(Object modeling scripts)
########
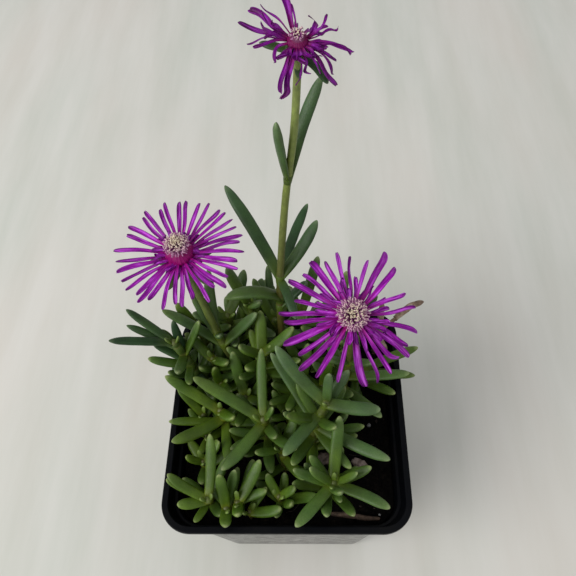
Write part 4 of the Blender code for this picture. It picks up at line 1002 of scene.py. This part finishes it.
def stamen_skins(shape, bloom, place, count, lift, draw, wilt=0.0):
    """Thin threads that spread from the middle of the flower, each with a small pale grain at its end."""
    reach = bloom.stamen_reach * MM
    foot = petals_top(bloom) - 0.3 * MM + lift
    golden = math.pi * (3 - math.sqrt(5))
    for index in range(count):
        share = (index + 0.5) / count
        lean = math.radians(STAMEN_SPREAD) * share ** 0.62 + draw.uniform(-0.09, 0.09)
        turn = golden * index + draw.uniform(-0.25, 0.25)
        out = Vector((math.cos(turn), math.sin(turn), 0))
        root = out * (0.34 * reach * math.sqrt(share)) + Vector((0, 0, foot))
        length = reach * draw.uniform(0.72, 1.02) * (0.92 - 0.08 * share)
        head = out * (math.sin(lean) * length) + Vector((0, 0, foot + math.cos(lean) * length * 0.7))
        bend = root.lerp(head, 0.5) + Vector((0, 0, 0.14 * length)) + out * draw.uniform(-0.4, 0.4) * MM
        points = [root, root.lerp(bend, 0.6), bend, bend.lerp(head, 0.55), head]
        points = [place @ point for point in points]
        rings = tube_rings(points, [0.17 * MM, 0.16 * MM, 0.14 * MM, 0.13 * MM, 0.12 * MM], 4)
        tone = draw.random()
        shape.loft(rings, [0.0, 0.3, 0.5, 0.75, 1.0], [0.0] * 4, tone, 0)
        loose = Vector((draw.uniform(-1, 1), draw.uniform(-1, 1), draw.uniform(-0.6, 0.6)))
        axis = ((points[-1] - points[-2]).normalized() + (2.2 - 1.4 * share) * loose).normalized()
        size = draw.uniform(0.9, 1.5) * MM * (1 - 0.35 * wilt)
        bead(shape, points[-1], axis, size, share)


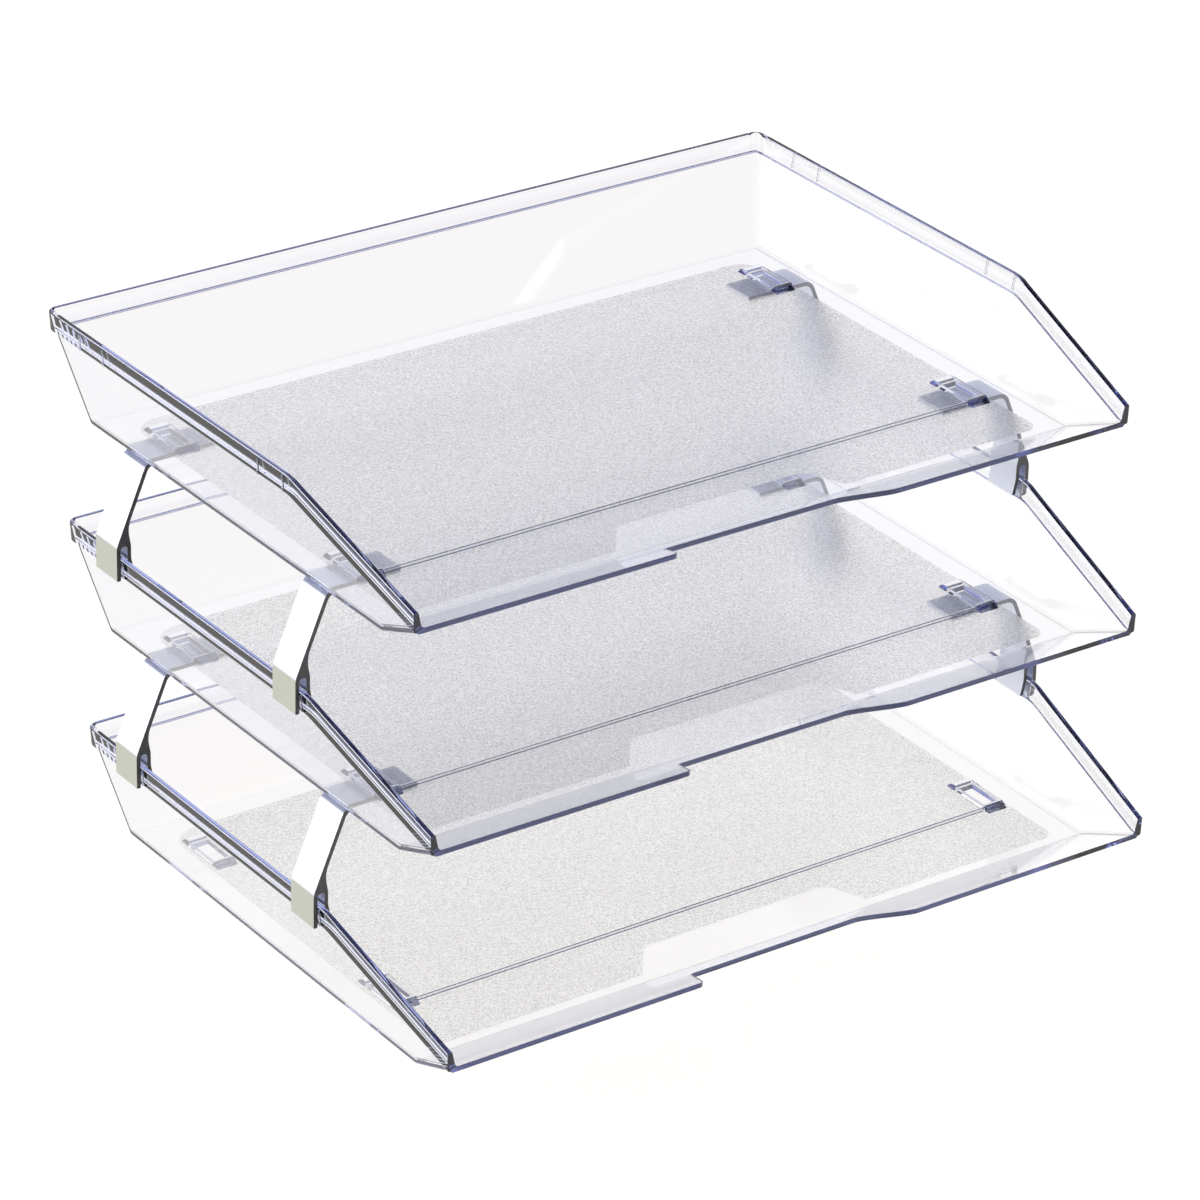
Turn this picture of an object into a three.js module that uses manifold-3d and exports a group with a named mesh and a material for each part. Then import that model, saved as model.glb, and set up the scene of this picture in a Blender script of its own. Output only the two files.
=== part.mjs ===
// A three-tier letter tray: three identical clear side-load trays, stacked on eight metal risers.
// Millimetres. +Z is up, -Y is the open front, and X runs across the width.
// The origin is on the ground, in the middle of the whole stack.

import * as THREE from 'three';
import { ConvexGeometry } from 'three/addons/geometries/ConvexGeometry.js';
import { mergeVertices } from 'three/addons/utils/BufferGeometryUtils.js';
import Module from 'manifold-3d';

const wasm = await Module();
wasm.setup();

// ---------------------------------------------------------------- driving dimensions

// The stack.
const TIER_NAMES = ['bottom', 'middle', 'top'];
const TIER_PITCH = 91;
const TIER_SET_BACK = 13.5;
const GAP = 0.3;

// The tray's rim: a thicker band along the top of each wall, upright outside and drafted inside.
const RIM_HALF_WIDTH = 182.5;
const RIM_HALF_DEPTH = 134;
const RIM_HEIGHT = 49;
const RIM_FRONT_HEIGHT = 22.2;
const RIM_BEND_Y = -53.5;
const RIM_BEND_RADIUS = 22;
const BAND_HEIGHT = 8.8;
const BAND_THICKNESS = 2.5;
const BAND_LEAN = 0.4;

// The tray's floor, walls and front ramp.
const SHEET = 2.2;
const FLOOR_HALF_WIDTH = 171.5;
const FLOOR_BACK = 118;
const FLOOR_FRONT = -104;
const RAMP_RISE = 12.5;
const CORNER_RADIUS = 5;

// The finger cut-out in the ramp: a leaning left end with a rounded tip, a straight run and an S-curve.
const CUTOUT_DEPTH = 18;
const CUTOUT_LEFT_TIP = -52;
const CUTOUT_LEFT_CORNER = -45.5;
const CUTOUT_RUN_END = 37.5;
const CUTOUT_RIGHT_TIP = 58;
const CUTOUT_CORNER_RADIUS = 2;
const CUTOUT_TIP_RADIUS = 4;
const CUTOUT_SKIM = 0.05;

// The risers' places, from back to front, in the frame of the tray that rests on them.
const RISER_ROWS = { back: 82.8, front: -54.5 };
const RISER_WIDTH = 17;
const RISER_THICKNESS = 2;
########
_TASK OBJECTIVE_: Write out the whole listing again. Match it word for word.

_COMPLETE ANSWER_:
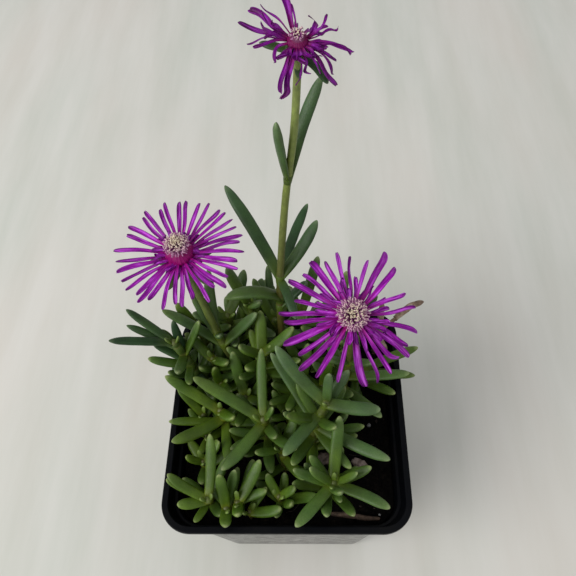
Write part 4 of the Blender code for this picture. It picks up at line 1002 of scene.py. This part finishes it.
def stamen_skins(shape, bloom, place, count, lift, draw, wilt=0.0):
    """Thin threads that spread from the middle of the flower, each with a small pale grain at its end."""
    reach = bloom.stamen_reach * MM
    foot = petals_top(bloom) - 0.3 * MM + lift
    golden = math.pi * (3 - math.sqrt(5))
    for index in range(count):
        share = (index + 0.5) / count
        lean = math.radians(STAMEN_SPREAD) * share ** 0.62 + draw.uniform(-0.09, 0.09)
        turn = golden * index + draw.uniform(-0.25, 0.25)
        out = Vector((math.cos(turn), math.sin(turn), 0))
        root = out * (0.34 * reach * math.sqrt(share)) + Vector((0, 0, foot))
        length = reach * draw.uniform(0.72, 1.02) * (0.92 - 0.08 * share)
        head = out * (math.sin(lean) * length) + Vector((0, 0, foot + math.cos(lean) * length * 0.7))
        bend = root.lerp(head, 0.5) + Vector((0, 0, 0.14 * length)) + out * draw.uniform(-0.4, 0.4) * MM
        points = [root, root.lerp(bend, 0.6), bend, bend.lerp(head, 0.55), head]
        points = [place @ point for point in points]
        rings = tube_rings(points, [0.17 * MM, 0.16 * MM, 0.14 * MM, 0.13 * MM, 0.12 * MM], 4)
        tone = draw.random()
        shape.loft(rings, [0.0, 0.3, 0.5, 0.75, 1.0], [0.0] * 4, tone, 0)
        loose = Vector((draw.uniform(-1, 1), draw.uniform(-1, 1), draw.uniform(-0.6, 0.6)))
        axis = ((points[-1] - points[-2]).normalized() + (2.2 - 1.4 * share) * loose).normalized()
        size = draw.uniform(0.9, 1.5) * MM * (1 - 0.35 * wilt)
        bead(shape, points[-1], axis, size, share)


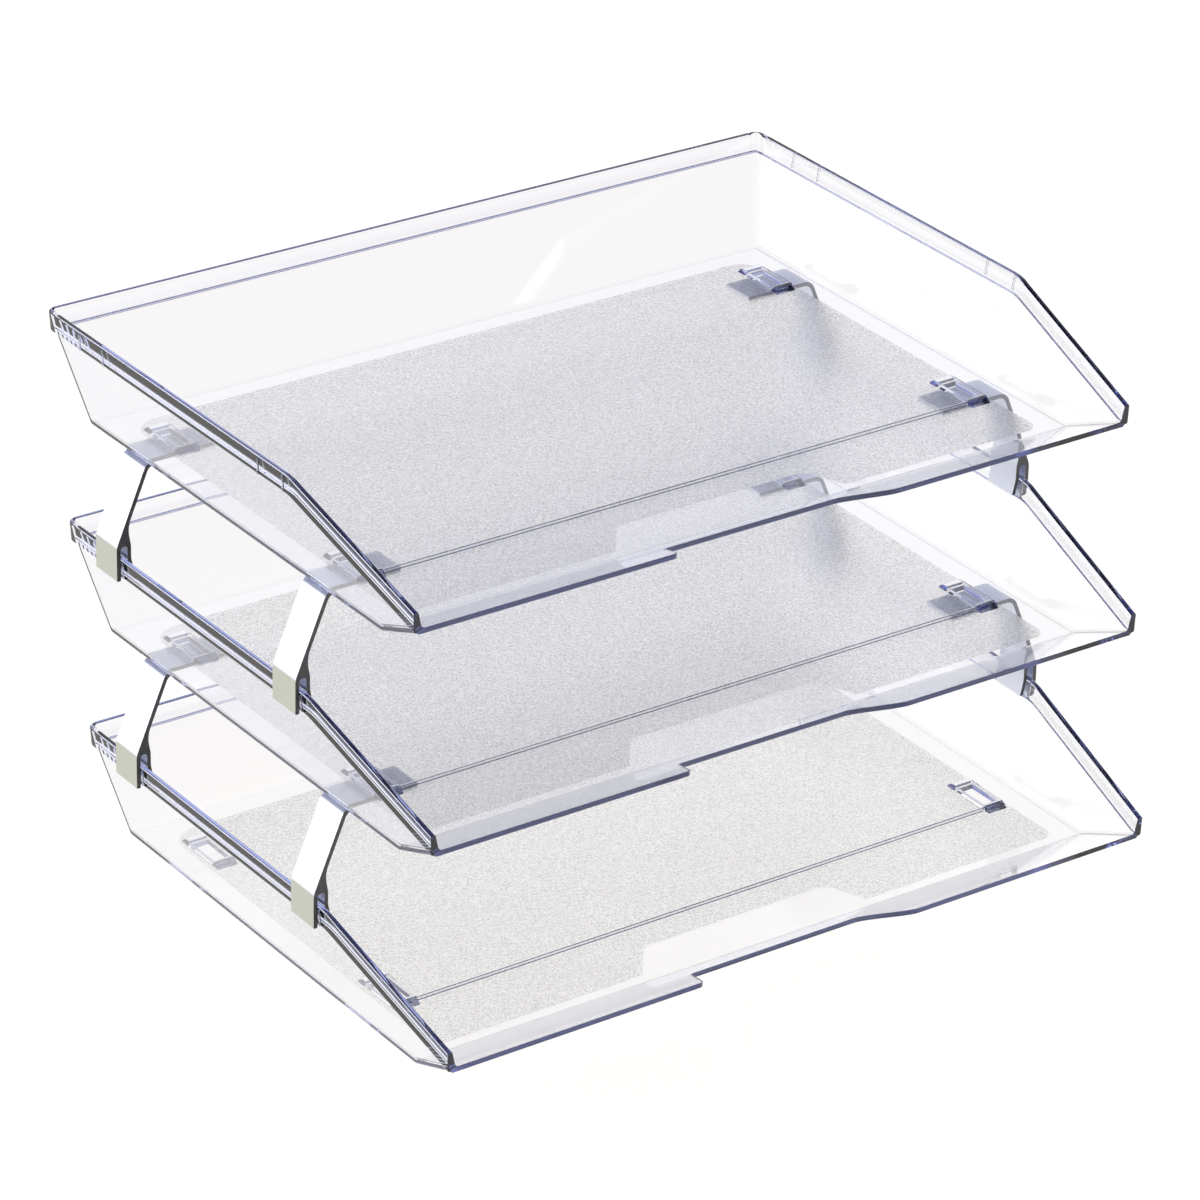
Turn this picture of an object into a three.js module that uses manifold-3d and exports a group with a named mesh and a material for each part. Then import that model, saved as model.glb, and set up the scene of this picture in a Blender script of its own. Output only the two files.
=== part.mjs ===
// A three-tier letter tray: three identical clear side-load trays, stacked on eight metal risers.
// Millimetres. +Z is up, -Y is the open front, and X runs across the width.
// The origin is on the ground, in the middle of the whole stack.

import * as THREE from 'three';
import { ConvexGeometry } from 'three/addons/geometries/ConvexGeometry.js';
import { mergeVertices } from 'three/addons/utils/BufferGeometryUtils.js';
import Module from 'manifold-3d';

const wasm = await Module();
wasm.setup();

// ---------------------------------------------------------------- driving dimensions

// The stack.
const TIER_NAMES = ['bottom', 'middle', 'top'];
const TIER_PITCH = 91;
const TIER_SET_BACK = 13.5;
const GAP = 0.3;

// The tray's rim: a thicker band along the top of each wall, upright outside and drafted inside.
const RIM_HALF_WIDTH = 182.5;
const RIM_HALF_DEPTH = 134;
const RIM_HEIGHT = 49;
const RIM_FRONT_HEIGHT = 22.2;
const RIM_BEND_Y = -53.5;
const RIM_BEND_RADIUS = 22;
const BAND_HEIGHT = 8.8;
const BAND_THICKNESS = 2.5;
const BAND_LEAN = 0.4;

// The tray's floor, walls and front ramp.
const SHEET = 2.2;
const FLOOR_HALF_WIDTH = 171.5;
const FLOOR_BACK = 118;
const FLOOR_FRONT = -104;
const RAMP_RISE = 12.5;
const CORNER_RADIUS = 5;

// The finger cut-out in the ramp: a leaning left end with a rounded tip, a straight run and an S-curve.
const CUTOUT_DEPTH = 18;
const CUTOUT_LEFT_TIP = -52;
const CUTOUT_LEFT_CORNER = -45.5;
const CUTOUT_RUN_END = 37.5;
const CUTOUT_RIGHT_TIP = 58;
const CUTOUT_CORNER_RADIUS = 2;
const CUTOUT_TIP_RADIUS = 4;
const CUTOUT_SKIM = 0.05;

// The risers' places, from back to front, in the frame of the tray that rests on them.
const RISER_ROWS = { back: 82.8, front: -54.5 };
const RISER_WIDTH = 17;
const RISER_THICKNESS = 2;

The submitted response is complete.